Our American economy is also transitioning from a centralized to a decentralized economic network, ever more connected to other parts of the world including the emerging “global televillages” of the global South. Just as the breakup of the giant Ma Bell into a bunch of Baby Bells four decades ago created innovations in the cellular and computer technology sector that connected people in Africa and Asia to the world, the dismantling of the giant utility monopolies such as PG&E and Edison and the transition to a system of distributed green micro-utilities for homes and businesses will provide the world’s population of 8.5 billion by 2030 with the electricity they need for progress and prosperity and the end of illiteracy and hunger. An emerging network of global solar televillages will be connected to globally originating online learning, telebanking, telemedicine, televideo conferencing, telecommuting, teleproduction via 3D printers and “additive manufacturing” capabilities. Best of all, this is free telecommunication — powered by free energy — from the U.S. and Europe to Korea, China, Mexico, South Africa, and many other foreign countries.  And increasingly back again in the other direction!

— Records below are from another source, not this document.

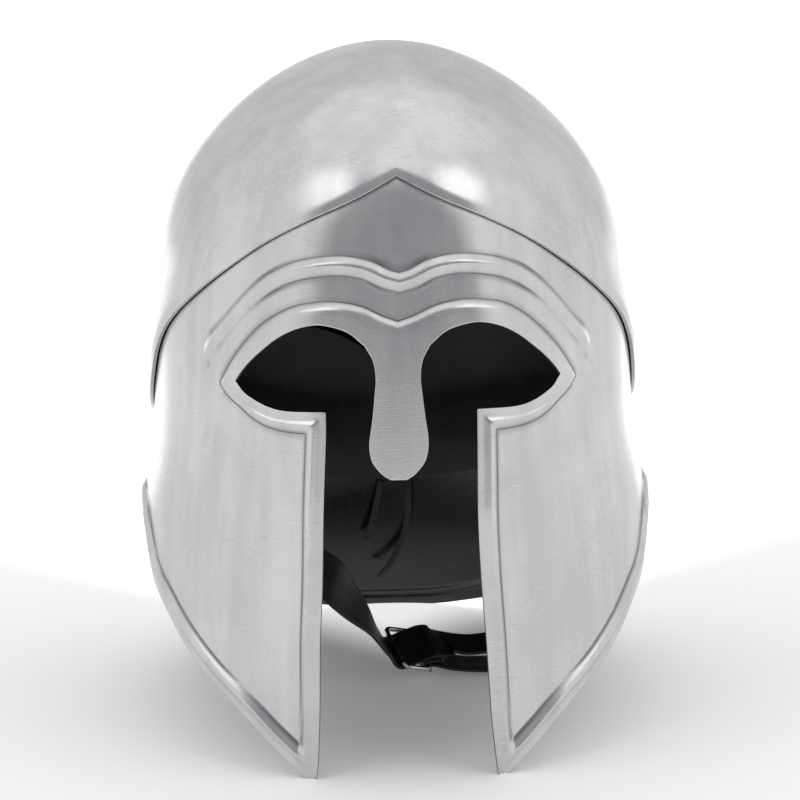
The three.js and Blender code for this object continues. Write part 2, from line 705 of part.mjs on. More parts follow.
function strapWithHole(table, hand) {
  const strap = toSolid(strapGeometry(table, STRAP_WIDTH, STRAP_THICKNESS));
  return toGeometry(strap.subtract(shankHole(hand)));
}

// A stud that holds the strap's end to the inside of the steel: shank outwards, head inwards.
function studGeometry(hand) {
  const angle = Math.asin(STUD_Y / SKULL_BACK) + Math.PI / 2;
  const steel = helmetForm(angle, STUD_HEIGHT, LAP_STEP + STEEL).x;
  const strapFace = STRAP_ANCHOR_X - STRAP_THICKNESS / 2 - CLEARANCE - STUD_SEAT;
  const shankTop = steel - 2 * CLEARANCE - strapFace;
  const profile = [
    [0, -STUD_HEAD_HEIGHT],
    [STUD_HEAD_RADIUS * 0.6, -STUD_HEAD_HEIGHT],
    [STUD_HEAD_RADIUS, -STUD_HEAD_HEIGHT * 0.4],
    [STUD_HEAD_RADIUS, 0],
    [STUD_SHANK_RADIUS, 0],
    [STUD_SHANK_RADIUS, shankTop],
    [0, shankTop],
  ].map(([r, h]) => new THREE.Vector2(r, h));
  const stud = new THREE.LatheGeometry(profile, 12);
  stud.rotateZ(-hand * Math.PI / 2);
  stud.translate(hand * strapFace, STUD_Y, STUD_HEIGHT);
  return stud;
}

// Buckle

function buckleFrameGeometry() {
  const along = BUCKLE_ALONG.clone().normalize();
  const across = BUCKLE_ACROSS.clone();
  across.addScaledVector(along, -across.dot(along)).normalize();
  const halfLength = BUCKLE_LENGTH / 2;
  const halfWidth = BUCKLE_WIDTH / 2;
  const loop = [];
  const cornerSteps = 3;
  const corners = [[1, 1, 0], [-1, 1, 1], [-1, -1, 2], [1, -1, 3]];
  for (const [u, v, quarter] of corners) {
    for (let i = 0; i <= cornerSteps; i += 1) {
      const turn = (Math.PI / 2) * (quarter + i / cornerSteps);
      const a = u * (halfLength - BUCKLE_CORNER) + BUCKLE_CORNER * Math.cos(turn);
      const b = v * (halfWidth - BUCKLE_CORNER) + BUCKLE_CORNER * Math.sin(turn);
      loop.push([a, b]);
    }
  }
  const face = new THREE.Vector3().crossVectors(along, across);
  const sides = 8;
  const positions = [];
  const faces = [];
  loop.forEach(([a, b], i) => {
    const before = loop[(i + loop.length - 1) % loop.length];
    const after = loop[(i + 1) % loop.length];
    const out = new THREE.Vector2(after[1] - before[1], before[0] - after[0]).normalize();
    for (let k = 0; k < sides; k += 1) {
      const turn = (2 * Math.PI * k) / sides;
      const point = BUCKLE_CENTRE.clone();
      point.addScaledVector(along, a + BUCKLE_WIRE * Math.cos(turn) * out.x);
      point.addScaledVector(across, b + BUCKLE_WIRE * Math.cos(turn) * out.y);
      point.addScaledVector(face, BUCKLE_WIRE * Math.sin(turn));
      positions.push(point.x, point.y, point.z);
      const next = (i + 1) % loop.length;
      const m = (k + 1) % sides;
      faces.push(i * sides + k, next * sides + k, next * sides + m);
      faces.push(i * sides + k, next * sides + m, i * sides + m);
    }
  });
  const geometry = new THREE.BufferGeometry();
  geometry.setAttribute('position', new THREE.Float32BufferAttribute(positions, 3));
  geometry.setIndex(faces);
  return geometry;
}

// Laces

function laceGeometry(table) {
  const section = new THREE.Shape();
  const sides = 8;
  for (let i = 0; i < sides; i += 1) {
    const turn = (2 * Math.PI * (i + 0.5)) / sides;
    const u = (LACE_WIDTH / 2) * Math.cos(turn);
    const v = (LACE_THICKNESS / 2) * Math.sin(turn);
    if (i === 0) section.moveTo(u, v);
    else section.lineTo(u, v);
  }
  section.closePath();
  const path = new THREE.CatmullRomCurve3(table.map((row) => new THREE.Vector3(row.x, row.y, row.z)));
  return new THREE.ExtrudeGeometry(section, { steps: 10, extrudePath: path });
}

// Assembly

const steel = { color: 0xc9cbce, roughness: 0.28, metalness: 1 };
const blackLeather = { color: 0x0d0d0e, roughness: 0.42, metalness: 0 };
const plainWire = { color: 0xb4b6b8, roughness: 0.3, metalness: 1 };

const worn = new THREE.Group();

function add(name, geometry, look) {
  const flat = geometry.index ? geometry.toNonIndexed() : geometry;
  flat.computeVertexNormals();
  const mesh = new THREE.Mesh(flat, new THREE.MeshStandardMaterial(look));
  mesh.name = name;
  worn.add(mesh);
}

add('skull', skullGeometry(), steel);
add('mask', maskGeometry(), steel);
add('liner', linerGeometry(), blackLeather);
add('lace_left', laceGeometry(LACE_LEFT), blackLeather);
add('lace_right', laceGeometry(LACE_RIGHT), blackLeather);
add('strap_long', strapWithHole(STRAP_LONG, -1), blackLeather);
add('strap_short', strapWithHole(STRAP_SHORT, 1), blackLeather);
add('buckle_frame', buckleFrameGeometry(), plainWire);
add('stud_left', studGeometry(-1), plainWire);
add('stud_right', studGeometry(1), plainWire);

// Leaned back so that the plane through the cheek tips and the neck edge is level at z = 0.
worn.rotation.x = -LEAN_ANGLE;
worn.position.set(0, -ORIGIN_Y, TIP_Y * Math.sin(LEAN_ANGLE));
const group = new THREE.Group();
group.add(worn);

export default group;
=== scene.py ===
# %% [markdown]
# # A steel helmet of the closed kind, with a leather liner and chin strap
#
# The helmet is two sheets of polished steel: a raised bowl for the skull, and one sheet for face
# and neck that the bowl laps over. A leather liner and a buckled strap sit inside it. A smooth
# metal skin like this could be sculpted or built from subdivided cages. Here every sheet is a
# formula instead: an oval section at each height, with ridges added from measured lines. That
# gives exact edges, even reflections, and the same sizes as the construction model.

import math

import bpy
import numpy as np
from mathutils import Matrix, Vector


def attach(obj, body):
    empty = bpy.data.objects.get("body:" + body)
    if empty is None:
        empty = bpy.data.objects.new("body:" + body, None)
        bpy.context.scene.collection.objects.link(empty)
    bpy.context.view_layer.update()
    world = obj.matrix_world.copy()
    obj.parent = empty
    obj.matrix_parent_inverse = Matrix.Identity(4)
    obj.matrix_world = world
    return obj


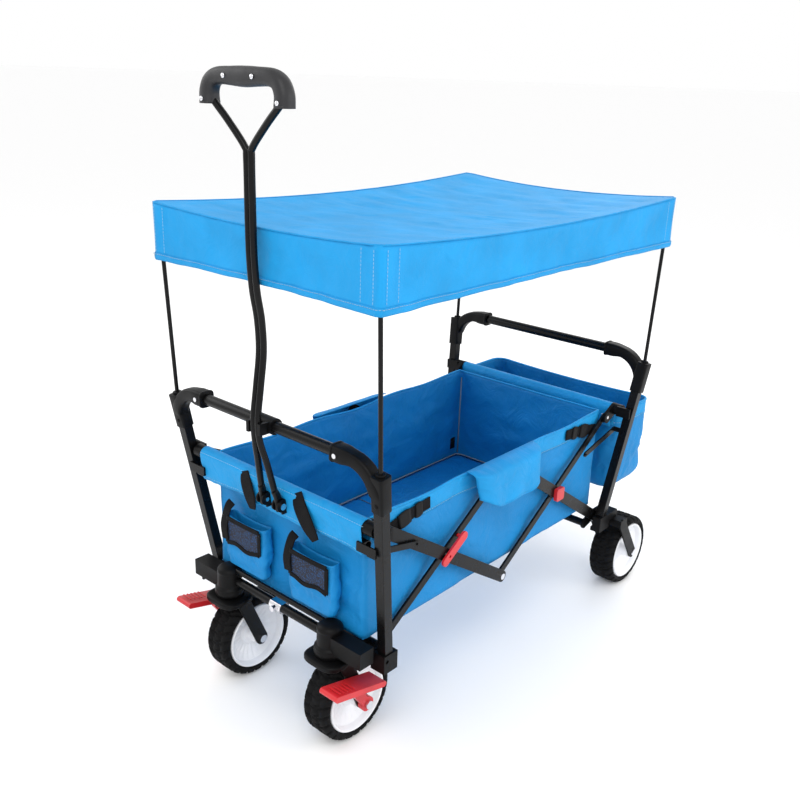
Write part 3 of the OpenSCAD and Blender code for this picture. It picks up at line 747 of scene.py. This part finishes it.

According to futurists Alvin and Heidi Toffler, this mega-change is bringing major job dislocation and transformation as well as disruption and even chaos in our political and governmental establishments. No longer will mass production, mass media, mass education, and mass merchandising be the strategic plan for the 21st century. The years ahead will see “de-massified production” — short runs of highly customized products, the new cutting edge of manufacture, made possible by 3D printing and nano-technology.

On the cultural front, the future will be shaped by social media connecting to and among billions of people on critical issues like climate change, overpopulation, environmental destruction, resource depletion, and governmental and corporate responses (or their lack) to these.

No longer will the large corporations and trading companies be the dominant engine for economic growth. It will be the new eco-entrepreneurial class starting their own software and green technology companies. It will be the new Asian millionaire immigrants, primarily from China, who are coming to America through the EB5 Green Card Program investing in companies and creating or saving 10 jobs to eventually become American citizens. They will be the conduit for exporting American-made products to their countries of origin.

We are transitioning from a top-down management and information system to a bottom-up participatory communication network. No longer will the few elite political leaders determine the future of our lives and our nation’s future.  Rather it will be the people, primarily through social media, who will have the power to change the direction of our future from the ground up.

Southern California will be the gateway to the Asia Pacific Century and the front door to America’s market, because over 40% of all international trade to the U.S. comes through the ports of Los Angeles and Long Beach.  Southern California is the home of the largest concentration of Asians Americans and Latinos – and where trade with Asia and Latin American flourish.

The Inland Empire, both Riverside and San Bernardino counties, will be the “Green Silicon Valley” – a geographic nexus whose IT and solar and wind technologies will empower the region to export solar and wind power to the counties of Los Angeles, Orange, and San Diego, enabling them to meet their Renewable Portfolio Standard requirement of 50% by 2030.

These emerging solar technologies will provide “free energy” for the people of the Inland Empire to power their homes, drive their electric vehicles, grow their GMO- and pesticide-free food in high-tech vertical greenhouses, and, in time, even produce their water from the atmosphere with advanced-technology atmospheric water generators.

We are at the dawn of a Green Digital Revolution and a new Solar Century that will create a sustainable global future as it brings the end of fossil energy.  All the right players and partners are advocating for this future with their money, investing billions of dollars to fuel the change from dirty electrons to green electrons. California will thrive as the global epicenter for green innovation powered with the infinite energy of the sun, and the creativity and commitment of the people.

Les Hamasaki is a sustainable development planner and a former city of Los Angeles Planning Commissioner and Airport Commissioner.  He was the Executive Director of GIVE that launched the Green Valley Initiative that envisioned the Inland Empire as a world-class global green technology and information science center to combat climate change.